There is a scenario from the midterm elections that could jeopardize the future of President Trump’s tax cuts, which have emerged as a boon to corporate earnings this year.

If Democrats take control of the House and Senate, expect significant modifications to the Tax Cuts and Jobs Act, passed in late 2017. The Democrats would likely push to raise the corporate tax rate to 25% from 21%, which is still significantly lower than the 35% rate in place prior to the legislation. A repeal of the state and local tax deductions could also be explored.

FILE PHOTO: House Minority Leader Nancy Pelosi (D-CA) speaks during a press conference on the Trump Administration’s tax cuts at the U.S. Capitol Visitors Center in Washington, U.S., on June 22, 2018. REUTERS/Toya Sarno Jordan/File Photo
FILE PHOTO: House Minority Leader Nancy Pelosi (D-CA) speaks during a press conference on the Trump Administration’s tax cuts at the U.S. Capitol Visitors Center in Washington, U.S., on June 22, 2018. REUTERS/Toya Sarno Jordan/File Photo

That’s the assessment from Nicole Kaeding, director of federal projects at the Tax Foundation, based in Washington, DC.

“I’m not sure about an outright appeal of the tax bill,” she told Yahoo Finance. “That would raise taxes on large number of individuals.”

Kaeding thinks Democratic control of the House of Representatives, the current consensus, would not be enough to see major changes in the tax bill. The Democrats would also need to control the Senate, she said.

But Democratic momentum alone may not be a problem for the tax cuts. Analysts say it’s important to dig deeper and keep an eye on which Democrats gain steam.

Robert Hockett, Edward Cornell Professor of Law at Cornell Law School said the ultra progressive Democrats would likely take an addition strategy vs. a subtraction strategy when it comes to the tax cuts— compared to their more traditional Democratic counterparts, such as Rep. Nancy Pelosi (D-CA).

“The progressive wing of the party, which has all the momentum, is not as concerned about the deficits,” he said. “They would look to keep the corporate tax cuts (instead of repealing them), but also add tax cuts for the middle class and those who need it the most.”

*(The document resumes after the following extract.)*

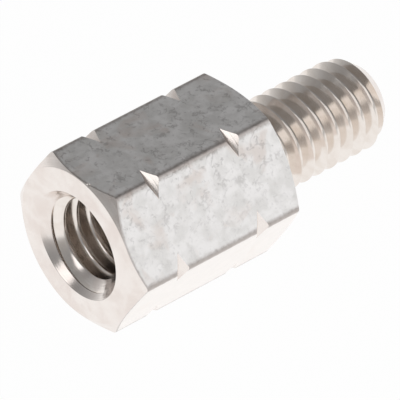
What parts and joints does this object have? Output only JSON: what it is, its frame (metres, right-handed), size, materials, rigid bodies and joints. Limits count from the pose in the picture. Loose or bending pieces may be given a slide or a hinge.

This actually may help corporations, Hockett said, as most corporations benefit when the middle class does well and has additional purchasing power.

But Hockett said corporations should be concerned if the Democrats win the House, and Pelosi becomes majority leader. “[With Pelosi], I think there’s more of a likelihood of trying to repeal the 2018 tax cuts,” he said, referring to Pelosi’s support of the pay-as-you-go rule, which requires new federal spending to be funded by tax increases.

Hockett said new federal spending could be funded by issuing more Treasury securities. “There seems to be an endless market for them,” he said, referring to investor appetite for Treasuries.

For progressive Democrats, Hockett says he could see them raising taxes in a more targeted way if the tax cuts (the existing corporate ones and the possible addition of steeper middle class cuts) spark too much inflation.

An example of a targeted tax increase would be a hike to the capital gains tax, which may help remove excess from the economy and especially financial markets, Hockett said.

He believes the stock market may be able to withstand a rise in the capital gains tax, which would only impact financial services firms.